Input:
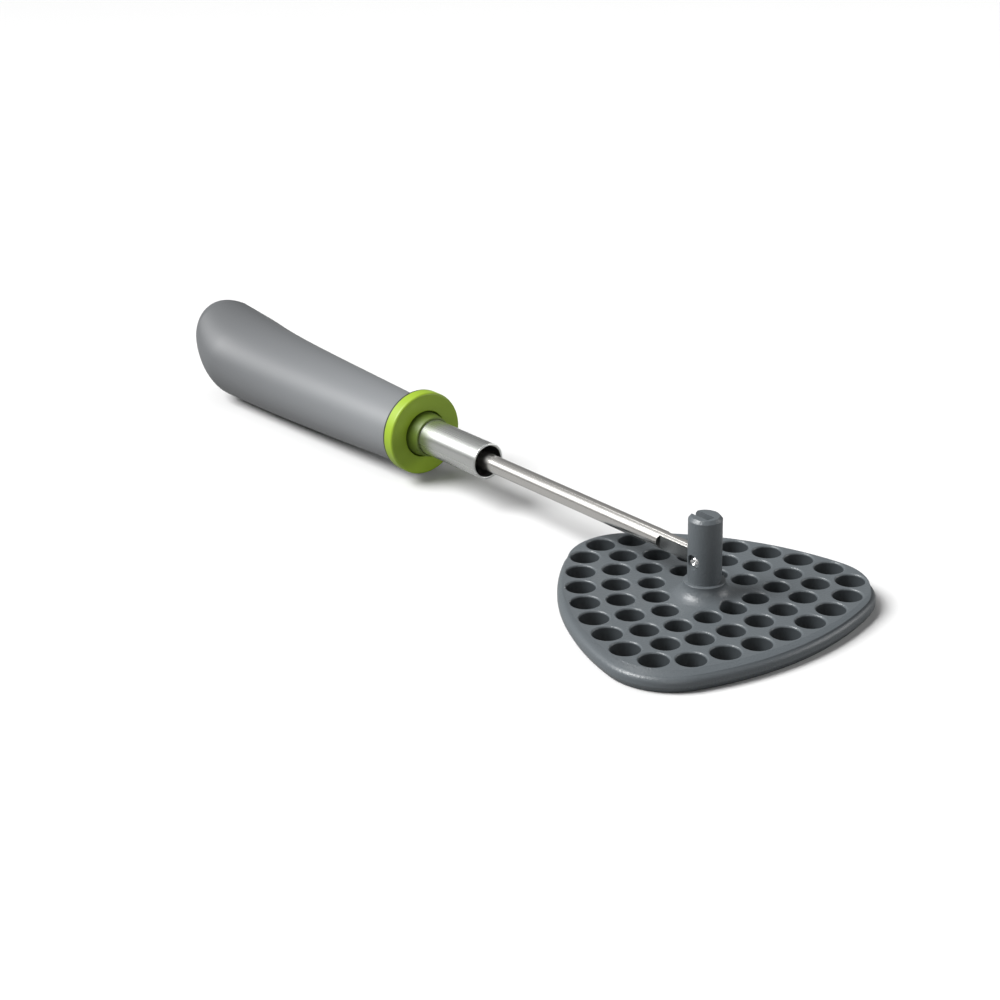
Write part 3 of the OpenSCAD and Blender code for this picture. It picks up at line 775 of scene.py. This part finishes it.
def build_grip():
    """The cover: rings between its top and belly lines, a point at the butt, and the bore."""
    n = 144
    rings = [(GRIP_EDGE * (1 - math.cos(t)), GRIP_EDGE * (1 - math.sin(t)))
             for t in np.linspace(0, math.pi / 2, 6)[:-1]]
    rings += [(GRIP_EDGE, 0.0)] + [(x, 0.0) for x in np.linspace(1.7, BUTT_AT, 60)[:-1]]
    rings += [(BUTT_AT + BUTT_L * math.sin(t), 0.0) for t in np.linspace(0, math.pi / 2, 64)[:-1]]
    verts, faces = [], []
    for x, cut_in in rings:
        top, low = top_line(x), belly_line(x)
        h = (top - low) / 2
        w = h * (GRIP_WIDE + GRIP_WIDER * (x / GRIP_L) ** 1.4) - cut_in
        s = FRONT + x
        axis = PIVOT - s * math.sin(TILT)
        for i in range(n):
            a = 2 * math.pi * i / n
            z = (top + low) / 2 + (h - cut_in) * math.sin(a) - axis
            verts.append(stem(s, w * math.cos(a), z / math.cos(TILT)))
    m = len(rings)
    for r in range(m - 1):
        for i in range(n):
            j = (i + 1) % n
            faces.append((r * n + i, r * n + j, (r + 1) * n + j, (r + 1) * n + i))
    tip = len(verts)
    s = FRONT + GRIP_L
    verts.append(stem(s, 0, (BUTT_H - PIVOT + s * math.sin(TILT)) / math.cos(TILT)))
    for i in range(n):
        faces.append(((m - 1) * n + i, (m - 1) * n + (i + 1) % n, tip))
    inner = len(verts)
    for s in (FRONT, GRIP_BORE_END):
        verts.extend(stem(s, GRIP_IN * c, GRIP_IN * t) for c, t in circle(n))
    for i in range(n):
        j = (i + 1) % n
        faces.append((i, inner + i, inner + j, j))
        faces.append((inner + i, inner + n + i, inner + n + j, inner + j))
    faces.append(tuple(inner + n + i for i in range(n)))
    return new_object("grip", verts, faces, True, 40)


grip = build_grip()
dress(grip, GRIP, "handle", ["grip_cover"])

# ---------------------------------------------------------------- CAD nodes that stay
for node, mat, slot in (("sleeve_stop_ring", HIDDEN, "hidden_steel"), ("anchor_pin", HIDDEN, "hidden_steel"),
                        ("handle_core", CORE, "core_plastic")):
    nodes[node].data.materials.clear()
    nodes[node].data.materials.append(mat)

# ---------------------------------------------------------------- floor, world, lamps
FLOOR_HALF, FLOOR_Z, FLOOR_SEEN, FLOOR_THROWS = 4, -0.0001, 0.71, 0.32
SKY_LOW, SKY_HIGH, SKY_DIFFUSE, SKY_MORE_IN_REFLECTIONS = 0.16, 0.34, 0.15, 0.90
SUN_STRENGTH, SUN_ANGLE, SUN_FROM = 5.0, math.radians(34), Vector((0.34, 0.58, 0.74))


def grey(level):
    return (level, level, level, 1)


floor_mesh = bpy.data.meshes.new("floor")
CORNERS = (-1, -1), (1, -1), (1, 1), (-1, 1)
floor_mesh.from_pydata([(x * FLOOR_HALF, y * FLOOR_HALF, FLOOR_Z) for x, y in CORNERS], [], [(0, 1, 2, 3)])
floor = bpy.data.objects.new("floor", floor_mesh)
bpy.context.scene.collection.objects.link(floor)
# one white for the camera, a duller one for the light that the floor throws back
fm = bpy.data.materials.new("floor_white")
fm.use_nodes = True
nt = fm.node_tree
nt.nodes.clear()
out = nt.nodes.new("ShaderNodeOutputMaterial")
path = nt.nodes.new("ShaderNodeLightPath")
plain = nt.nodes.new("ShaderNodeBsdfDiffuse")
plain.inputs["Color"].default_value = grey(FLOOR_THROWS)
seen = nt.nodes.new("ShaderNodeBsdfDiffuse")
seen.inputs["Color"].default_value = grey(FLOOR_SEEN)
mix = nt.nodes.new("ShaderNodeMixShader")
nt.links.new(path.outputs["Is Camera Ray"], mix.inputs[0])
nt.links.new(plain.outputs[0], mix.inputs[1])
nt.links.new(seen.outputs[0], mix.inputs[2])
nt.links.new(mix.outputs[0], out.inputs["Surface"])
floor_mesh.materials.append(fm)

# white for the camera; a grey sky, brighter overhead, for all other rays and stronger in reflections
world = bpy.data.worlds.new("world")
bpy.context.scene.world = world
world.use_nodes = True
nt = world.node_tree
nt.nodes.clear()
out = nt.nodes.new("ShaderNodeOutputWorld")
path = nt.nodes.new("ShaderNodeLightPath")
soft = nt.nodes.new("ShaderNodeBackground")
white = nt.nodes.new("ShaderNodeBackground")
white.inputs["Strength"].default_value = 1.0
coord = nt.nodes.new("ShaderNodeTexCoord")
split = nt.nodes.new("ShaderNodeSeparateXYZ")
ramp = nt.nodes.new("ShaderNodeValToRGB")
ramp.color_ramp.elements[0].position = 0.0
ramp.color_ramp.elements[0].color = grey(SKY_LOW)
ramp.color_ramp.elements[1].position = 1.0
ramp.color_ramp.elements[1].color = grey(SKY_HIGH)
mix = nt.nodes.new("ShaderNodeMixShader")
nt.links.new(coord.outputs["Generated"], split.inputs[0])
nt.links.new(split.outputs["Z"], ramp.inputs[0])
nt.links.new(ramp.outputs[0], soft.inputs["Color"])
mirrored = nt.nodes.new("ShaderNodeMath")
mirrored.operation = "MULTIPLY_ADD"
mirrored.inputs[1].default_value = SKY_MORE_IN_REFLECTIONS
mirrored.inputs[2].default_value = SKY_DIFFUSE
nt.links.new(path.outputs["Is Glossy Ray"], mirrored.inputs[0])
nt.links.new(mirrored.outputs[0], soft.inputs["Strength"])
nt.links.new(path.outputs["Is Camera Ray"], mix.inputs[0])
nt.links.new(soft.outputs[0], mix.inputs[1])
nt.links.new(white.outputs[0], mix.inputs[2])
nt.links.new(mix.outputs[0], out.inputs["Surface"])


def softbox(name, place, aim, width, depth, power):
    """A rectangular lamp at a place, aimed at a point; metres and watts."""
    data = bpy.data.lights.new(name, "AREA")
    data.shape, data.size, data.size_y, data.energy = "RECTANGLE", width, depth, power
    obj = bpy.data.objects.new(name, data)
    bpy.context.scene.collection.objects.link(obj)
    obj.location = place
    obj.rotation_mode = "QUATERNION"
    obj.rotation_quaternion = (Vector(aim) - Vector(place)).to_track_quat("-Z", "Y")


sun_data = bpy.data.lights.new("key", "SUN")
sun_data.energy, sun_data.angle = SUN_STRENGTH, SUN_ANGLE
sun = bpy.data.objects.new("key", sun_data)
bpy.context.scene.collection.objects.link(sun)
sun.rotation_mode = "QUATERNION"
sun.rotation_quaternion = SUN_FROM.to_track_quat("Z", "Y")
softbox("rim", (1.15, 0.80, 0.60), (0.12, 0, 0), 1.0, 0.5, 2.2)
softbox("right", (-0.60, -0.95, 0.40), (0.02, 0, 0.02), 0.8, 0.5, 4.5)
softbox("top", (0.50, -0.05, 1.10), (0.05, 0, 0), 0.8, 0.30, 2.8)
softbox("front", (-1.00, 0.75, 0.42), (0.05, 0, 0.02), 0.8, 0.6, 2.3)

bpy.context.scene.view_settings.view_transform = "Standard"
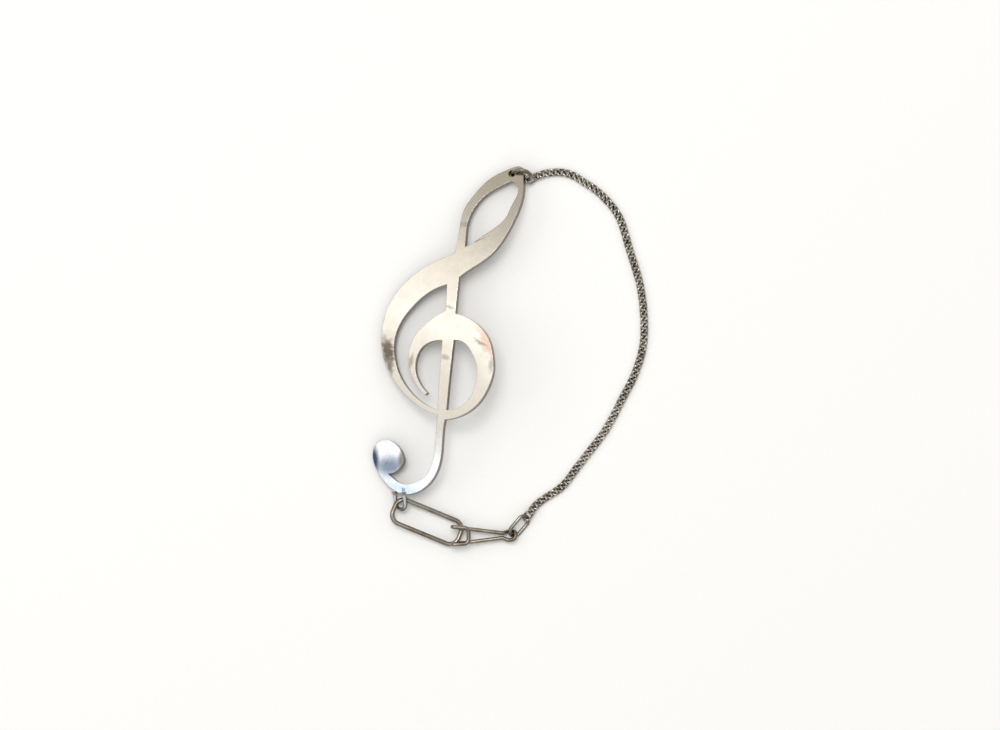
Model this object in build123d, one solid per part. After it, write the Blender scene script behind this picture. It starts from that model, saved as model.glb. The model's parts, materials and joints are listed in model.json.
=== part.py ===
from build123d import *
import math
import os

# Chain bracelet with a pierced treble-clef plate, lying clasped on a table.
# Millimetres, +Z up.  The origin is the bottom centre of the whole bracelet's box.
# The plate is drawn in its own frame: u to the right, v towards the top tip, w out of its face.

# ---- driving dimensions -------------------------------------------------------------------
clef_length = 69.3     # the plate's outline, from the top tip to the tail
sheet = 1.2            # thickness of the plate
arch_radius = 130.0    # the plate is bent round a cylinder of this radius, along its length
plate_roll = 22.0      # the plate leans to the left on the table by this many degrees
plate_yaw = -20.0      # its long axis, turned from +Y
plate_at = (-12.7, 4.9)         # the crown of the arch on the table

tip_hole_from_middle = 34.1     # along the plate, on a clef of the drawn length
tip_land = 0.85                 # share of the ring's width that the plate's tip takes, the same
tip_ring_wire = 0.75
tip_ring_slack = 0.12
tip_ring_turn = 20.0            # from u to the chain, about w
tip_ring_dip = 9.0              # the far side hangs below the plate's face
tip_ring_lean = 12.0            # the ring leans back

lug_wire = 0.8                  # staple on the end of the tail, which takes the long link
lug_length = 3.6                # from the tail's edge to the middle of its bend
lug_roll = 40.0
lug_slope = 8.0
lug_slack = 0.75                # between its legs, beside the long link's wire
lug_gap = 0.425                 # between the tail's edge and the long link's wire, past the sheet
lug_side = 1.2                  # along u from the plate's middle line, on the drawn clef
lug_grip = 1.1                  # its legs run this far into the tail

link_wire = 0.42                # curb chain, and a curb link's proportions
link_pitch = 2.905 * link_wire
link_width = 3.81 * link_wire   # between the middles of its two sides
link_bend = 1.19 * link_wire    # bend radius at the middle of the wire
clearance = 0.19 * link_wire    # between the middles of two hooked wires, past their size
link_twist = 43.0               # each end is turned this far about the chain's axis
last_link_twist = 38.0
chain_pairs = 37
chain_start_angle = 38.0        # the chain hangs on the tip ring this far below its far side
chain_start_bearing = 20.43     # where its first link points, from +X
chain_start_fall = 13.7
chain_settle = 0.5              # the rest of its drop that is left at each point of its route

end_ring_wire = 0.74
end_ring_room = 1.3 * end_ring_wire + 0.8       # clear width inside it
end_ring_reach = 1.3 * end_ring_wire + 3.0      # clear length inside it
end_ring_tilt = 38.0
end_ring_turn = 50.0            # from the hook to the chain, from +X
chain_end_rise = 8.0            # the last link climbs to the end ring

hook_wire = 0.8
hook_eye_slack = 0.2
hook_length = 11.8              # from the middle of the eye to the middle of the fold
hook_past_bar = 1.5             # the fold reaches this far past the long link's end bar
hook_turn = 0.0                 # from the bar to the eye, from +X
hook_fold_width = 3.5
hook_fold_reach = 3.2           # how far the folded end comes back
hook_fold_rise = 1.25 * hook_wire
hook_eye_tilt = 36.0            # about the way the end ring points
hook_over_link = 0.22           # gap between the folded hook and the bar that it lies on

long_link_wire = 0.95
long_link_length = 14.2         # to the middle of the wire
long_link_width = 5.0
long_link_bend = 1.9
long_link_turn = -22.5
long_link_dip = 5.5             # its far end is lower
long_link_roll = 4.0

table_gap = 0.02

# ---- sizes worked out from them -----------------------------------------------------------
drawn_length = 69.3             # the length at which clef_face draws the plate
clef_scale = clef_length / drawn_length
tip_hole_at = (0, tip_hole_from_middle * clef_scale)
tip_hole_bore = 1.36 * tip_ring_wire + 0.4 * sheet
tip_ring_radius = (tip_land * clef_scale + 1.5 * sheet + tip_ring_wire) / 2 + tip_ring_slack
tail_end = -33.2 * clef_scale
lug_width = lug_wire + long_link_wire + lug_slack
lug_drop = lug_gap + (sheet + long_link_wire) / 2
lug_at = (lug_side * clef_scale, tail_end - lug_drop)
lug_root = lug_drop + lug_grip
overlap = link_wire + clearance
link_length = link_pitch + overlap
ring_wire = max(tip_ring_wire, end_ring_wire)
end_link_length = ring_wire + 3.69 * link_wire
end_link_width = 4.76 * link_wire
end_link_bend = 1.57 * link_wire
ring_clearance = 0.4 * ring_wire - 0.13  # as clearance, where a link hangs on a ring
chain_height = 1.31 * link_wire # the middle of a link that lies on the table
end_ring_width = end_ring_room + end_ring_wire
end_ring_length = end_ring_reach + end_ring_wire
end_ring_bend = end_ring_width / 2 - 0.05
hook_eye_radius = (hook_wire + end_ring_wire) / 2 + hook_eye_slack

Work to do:
Output exactly the lines running from the line containing "Model this object" through the line containing "# The plate is drawn", and only those lines.

Solution to this problem:
Model this object in build123d, one solid per part. After it, write the Blender scene script behind this picture. It starts from that model, saved as model.glb. The model's parts, materials and joints are listed in model.json.
=== part.py ===
from build123d import *
import math
import os

# Chain bracelet with a pierced treble-clef plate, lying clasped on a table.
# Millimetres, +Z up.  The origin is the bottom centre of the whole bracelet's box.
# The plate is drawn in its own frame: u to the right, v towards the top tip, w out of its face.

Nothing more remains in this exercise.